* [Set problem]:
Return all of the entries exactly as written.

* [Materials provided]:
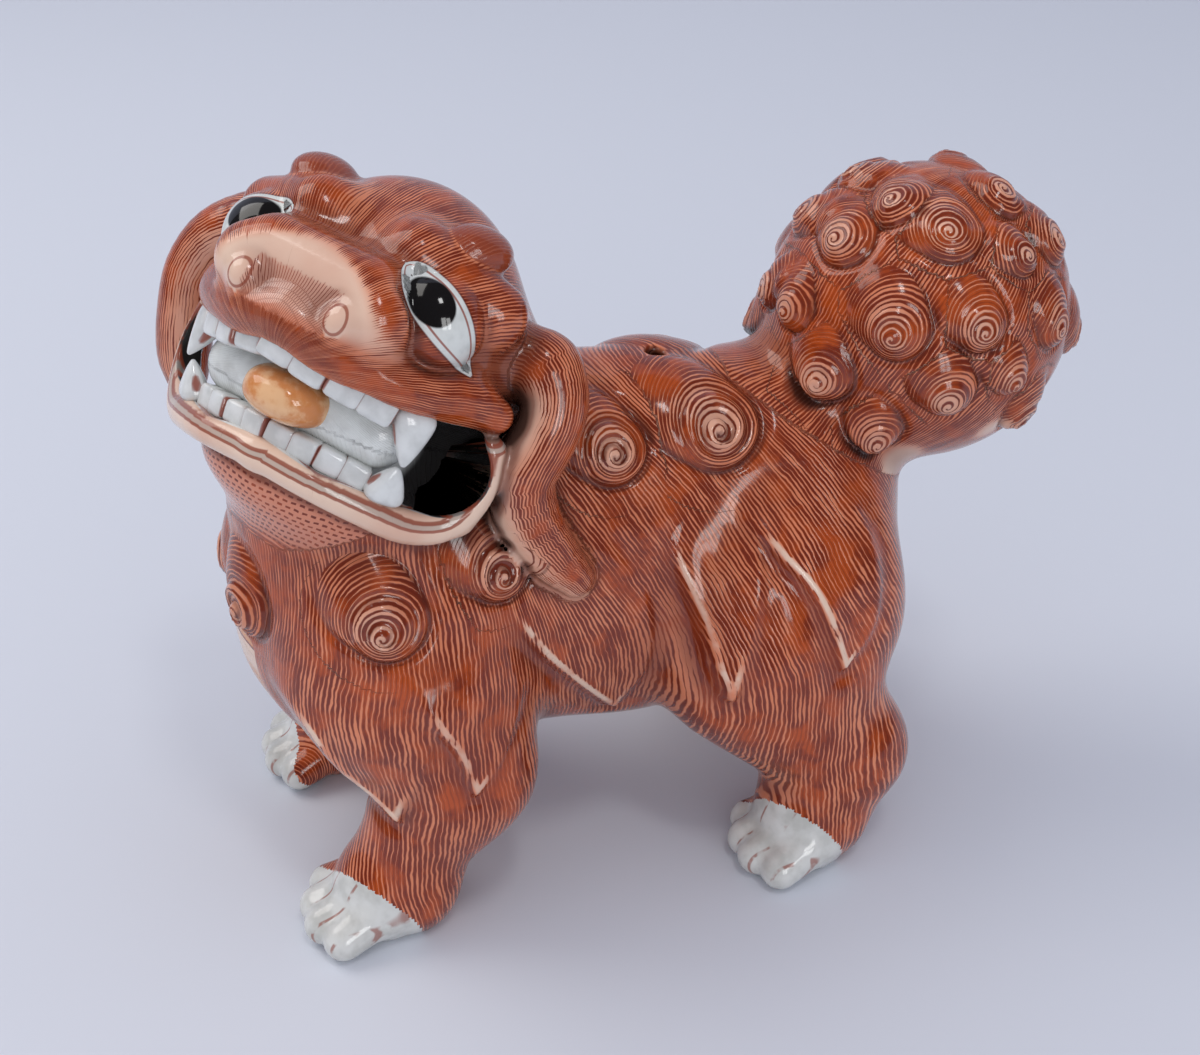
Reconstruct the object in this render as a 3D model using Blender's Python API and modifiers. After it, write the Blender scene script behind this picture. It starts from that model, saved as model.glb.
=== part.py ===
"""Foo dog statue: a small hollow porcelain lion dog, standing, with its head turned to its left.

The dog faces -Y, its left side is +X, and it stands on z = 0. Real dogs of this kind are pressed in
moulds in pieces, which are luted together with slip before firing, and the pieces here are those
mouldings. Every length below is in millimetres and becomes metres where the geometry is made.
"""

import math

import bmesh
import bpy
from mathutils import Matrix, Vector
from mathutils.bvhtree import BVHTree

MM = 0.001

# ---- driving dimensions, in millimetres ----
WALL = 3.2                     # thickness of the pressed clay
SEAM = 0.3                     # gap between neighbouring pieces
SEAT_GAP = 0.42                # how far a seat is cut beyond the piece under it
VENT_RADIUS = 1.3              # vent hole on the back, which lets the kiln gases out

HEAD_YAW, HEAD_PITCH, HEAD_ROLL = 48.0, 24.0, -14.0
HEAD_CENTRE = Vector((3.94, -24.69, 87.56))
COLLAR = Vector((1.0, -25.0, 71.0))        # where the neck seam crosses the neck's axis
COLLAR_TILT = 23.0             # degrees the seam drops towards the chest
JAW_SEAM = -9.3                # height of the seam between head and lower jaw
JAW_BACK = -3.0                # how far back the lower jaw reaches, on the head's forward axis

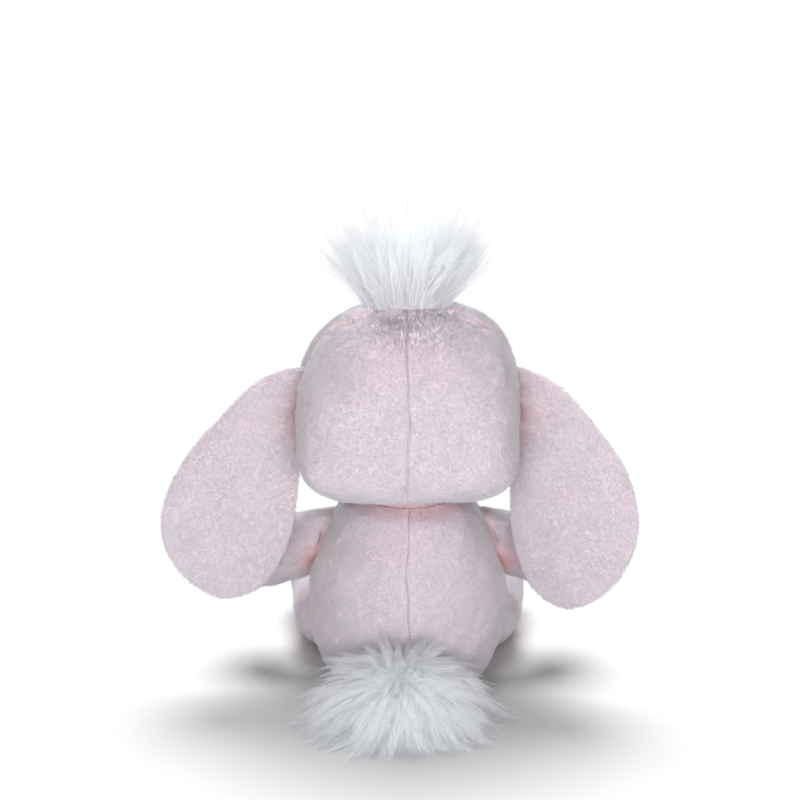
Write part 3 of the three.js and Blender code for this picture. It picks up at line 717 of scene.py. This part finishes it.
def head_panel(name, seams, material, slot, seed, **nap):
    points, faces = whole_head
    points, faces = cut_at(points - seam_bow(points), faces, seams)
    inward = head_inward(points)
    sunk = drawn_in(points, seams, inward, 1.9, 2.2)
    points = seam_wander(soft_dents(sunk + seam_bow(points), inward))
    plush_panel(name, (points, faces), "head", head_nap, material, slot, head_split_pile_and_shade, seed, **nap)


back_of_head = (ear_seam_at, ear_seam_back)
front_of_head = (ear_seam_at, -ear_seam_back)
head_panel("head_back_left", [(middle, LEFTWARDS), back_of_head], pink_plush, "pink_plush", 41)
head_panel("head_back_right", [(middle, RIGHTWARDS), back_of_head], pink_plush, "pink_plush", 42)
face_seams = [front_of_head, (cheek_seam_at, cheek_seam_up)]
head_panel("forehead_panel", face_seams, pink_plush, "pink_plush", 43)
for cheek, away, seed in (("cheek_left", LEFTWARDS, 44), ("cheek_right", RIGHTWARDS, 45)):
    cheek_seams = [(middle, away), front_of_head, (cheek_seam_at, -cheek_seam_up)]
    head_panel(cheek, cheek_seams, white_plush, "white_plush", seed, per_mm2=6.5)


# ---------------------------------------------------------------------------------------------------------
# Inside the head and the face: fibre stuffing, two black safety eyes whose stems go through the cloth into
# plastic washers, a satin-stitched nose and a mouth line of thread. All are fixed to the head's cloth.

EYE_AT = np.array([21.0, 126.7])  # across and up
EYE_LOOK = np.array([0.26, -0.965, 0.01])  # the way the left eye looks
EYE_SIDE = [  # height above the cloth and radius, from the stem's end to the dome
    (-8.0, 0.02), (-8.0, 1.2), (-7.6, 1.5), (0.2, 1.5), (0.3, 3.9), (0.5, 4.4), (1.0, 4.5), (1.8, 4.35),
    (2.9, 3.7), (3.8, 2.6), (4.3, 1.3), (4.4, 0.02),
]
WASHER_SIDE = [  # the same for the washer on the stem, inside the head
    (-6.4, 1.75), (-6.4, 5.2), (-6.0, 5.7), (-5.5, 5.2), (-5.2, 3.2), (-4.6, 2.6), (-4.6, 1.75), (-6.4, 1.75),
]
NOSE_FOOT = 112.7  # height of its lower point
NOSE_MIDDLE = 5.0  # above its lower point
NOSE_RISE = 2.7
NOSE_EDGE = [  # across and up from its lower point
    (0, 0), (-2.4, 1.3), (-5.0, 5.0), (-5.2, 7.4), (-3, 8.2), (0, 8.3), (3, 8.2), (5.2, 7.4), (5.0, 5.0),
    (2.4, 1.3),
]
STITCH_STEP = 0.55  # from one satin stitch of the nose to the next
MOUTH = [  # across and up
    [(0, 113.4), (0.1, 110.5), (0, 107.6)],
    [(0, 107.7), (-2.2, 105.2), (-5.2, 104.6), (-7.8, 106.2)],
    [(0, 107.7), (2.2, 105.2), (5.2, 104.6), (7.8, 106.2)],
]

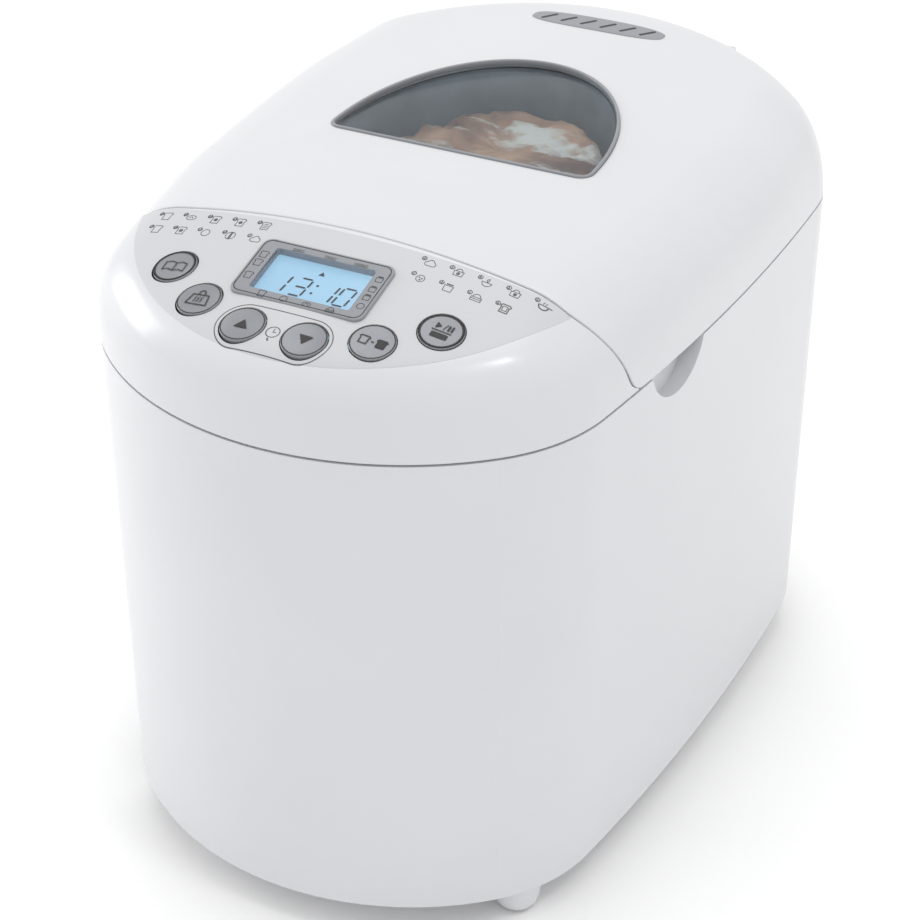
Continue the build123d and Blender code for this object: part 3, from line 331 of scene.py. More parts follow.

* [Final result]:
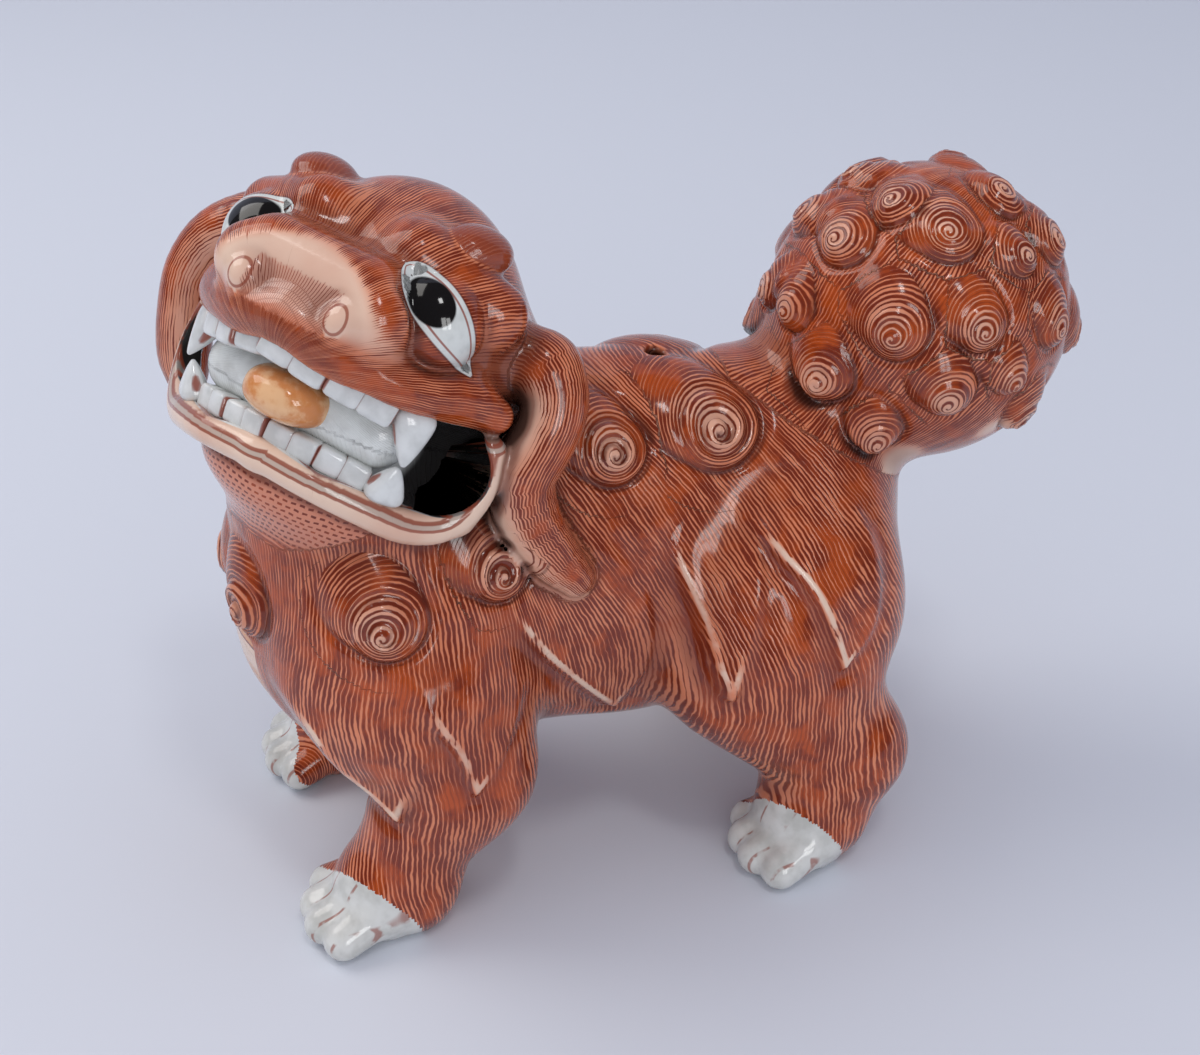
Reconstruct the object in this render as a 3D model using Blender's Python API and modifiers. After it, write the Blender scene script behind this picture. It starts from that model, saved as model.glb.
=== part.py ===
"""Foo dog statue: a small hollow porcelain lion dog, standing, with its head turned to its left.

The dog faces -Y, its left side is +X, and it stands on z = 0. Real dogs of this kind are pressed in
moulds in pieces, which are luted together with slip before firing, and the pieces here are those
mouldings. Every length below is in millimetres and becomes metres where the geometry is made.
"""

import math

import bmesh
import bpy
from mathutils import Matrix, Vector
from mathutils.bvhtree import BVHTree

MM = 0.001

# ---- driving dimensions, in millimetres ----
WALL = 3.2                     # thickness of the pressed clay
SEAM = 0.3                     # gap between neighbouring pieces
SEAT_GAP = 0.42                # how far a seat is cut beyond the piece under it
VENT_RADIUS = 1.3              # vent hole on the back, which lets the kiln gases out

HEAD_YAW, HEAD_PITCH, HEAD_ROLL = 48.0, 24.0, -14.0
HEAD_CENTRE = Vector((3.94, -24.69, 87.56))
COLLAR = Vector((1.0, -25.0, 71.0))        # where the neck seam crosses the neck's axis
COLLAR_TILT = 23.0             # degrees the seam drops towards the chest
JAW_SEAM = -9.3                # height of the seam between head and lower jaw
JAW_BACK = -3.0                # how far back the lower jaw reaches, on the head's forward axis

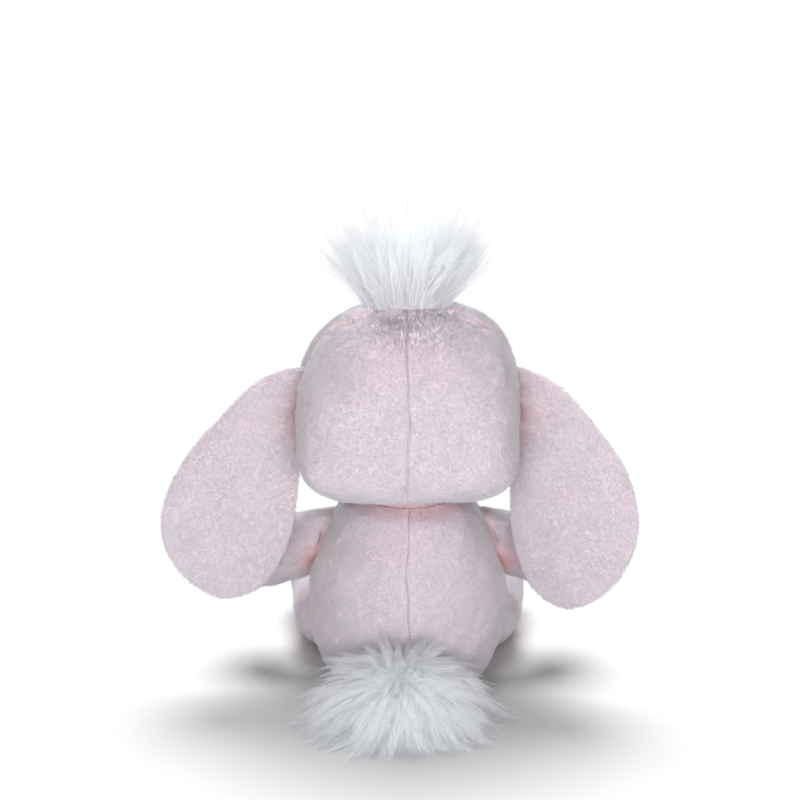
Write part 3 of the three.js and Blender code for this picture. It picks up at line 717 of scene.py. This part finishes it.
def head_panel(name, seams, material, slot, seed, **nap):
    points, faces = whole_head
    points, faces = cut_at(points - seam_bow(points), faces, seams)
    inward = head_inward(points)
    sunk = drawn_in(points, seams, inward, 1.9, 2.2)
    points = seam_wander(soft_dents(sunk + seam_bow(points), inward))
    plush_panel(name, (points, faces), "head", head_nap, material, slot, head_split_pile_and_shade, seed, **nap)


back_of_head = (ear_seam_at, ear_seam_back)
front_of_head = (ear_seam_at, -ear_seam_back)
head_panel("head_back_left", [(middle, LEFTWARDS), back_of_head], pink_plush, "pink_plush", 41)
head_panel("head_back_right", [(middle, RIGHTWARDS), back_of_head], pink_plush, "pink_plush", 42)
face_seams = [front_of_head, (cheek_seam_at, cheek_seam_up)]
head_panel("forehead_panel", face_seams, pink_plush, "pink_plush", 43)
for cheek, away, seed in (("cheek_left", LEFTWARDS, 44), ("cheek_right", RIGHTWARDS, 45)):
    cheek_seams = [(middle, away), front_of_head, (cheek_seam_at, -cheek_seam_up)]
    head_panel(cheek, cheek_seams, white_plush, "white_plush", seed, per_mm2=6.5)


# ---------------------------------------------------------------------------------------------------------
# Inside the head and the face: fibre stuffing, two black safety eyes whose stems go through the cloth into
# plastic washers, a satin-stitched nose and a mouth line of thread. All are fixed to the head's cloth.

EYE_AT = np.array([21.0, 126.7])  # across and up
EYE_LOOK = np.array([0.26, -0.965, 0.01])  # the way the left eye looks
EYE_SIDE = [  # height above the cloth and radius, from the stem's end to the dome
    (-8.0, 0.02), (-8.0, 1.2), (-7.6, 1.5), (0.2, 1.5), (0.3, 3.9), (0.5, 4.4), (1.0, 4.5), (1.8, 4.35),
    (2.9, 3.7), (3.8, 2.6), (4.3, 1.3), (4.4, 0.02),
]
WASHER_SIDE = [  # the same for the washer on the stem, inside the head
    (-6.4, 1.75), (-6.4, 5.2), (-6.0, 5.7), (-5.5, 5.2), (-5.2, 3.2), (-4.6, 2.6), (-4.6, 1.75), (-6.4, 1.75),
]
NOSE_FOOT = 112.7  # height of its lower point
NOSE_MIDDLE = 5.0  # above its lower point
NOSE_RISE = 2.7
NOSE_EDGE = [  # across and up from its lower point
    (0, 0), (-2.4, 1.3), (-5.0, 5.0), (-5.2, 7.4), (-3, 8.2), (0, 8.3), (3, 8.2), (5.2, 7.4), (5.0, 5.0),
    (2.4, 1.3),
]
STITCH_STEP = 0.55  # from one satin stitch of the nose to the next
MOUTH = [  # across and up
    [(0, 113.4), (0.1, 110.5), (0, 107.6)],
    [(0, 107.7), (-2.2, 105.2), (-5.2, 104.6), (-7.8, 106.2)],
    [(0, 107.7), (2.2, 105.2), (5.2, 104.6), (7.8, 106.2)],
]

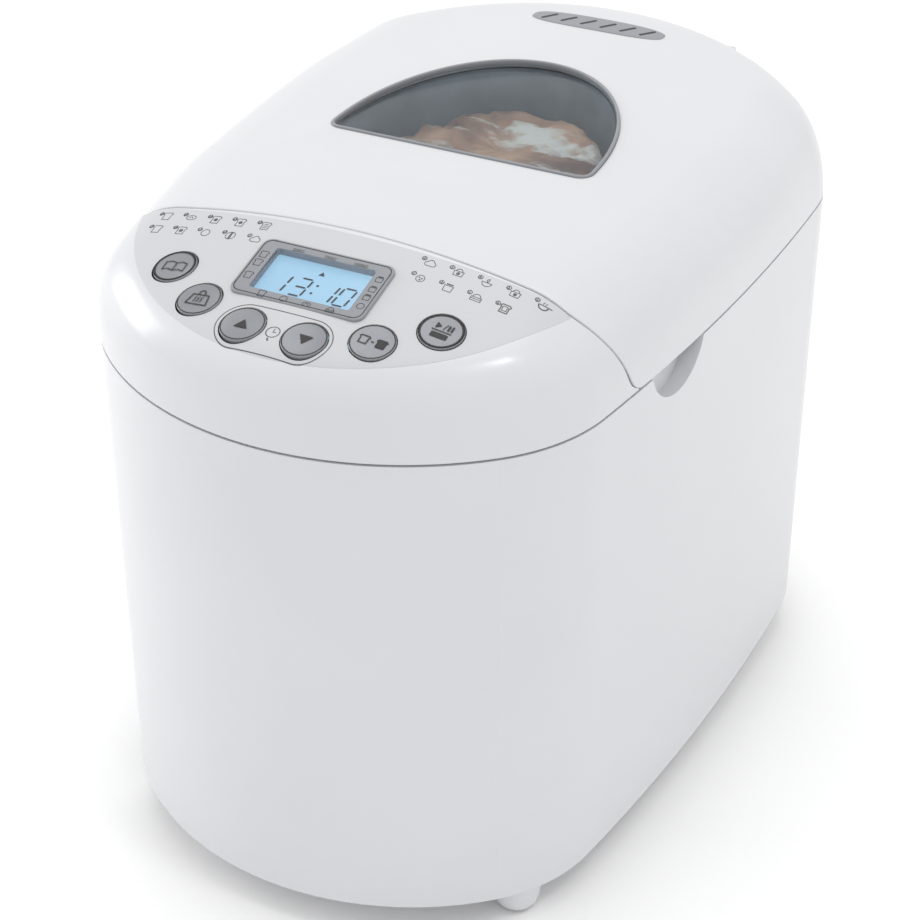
Continue the build123d and Blender code for this object: part 3, from line 331 of scene.py. More parts follow.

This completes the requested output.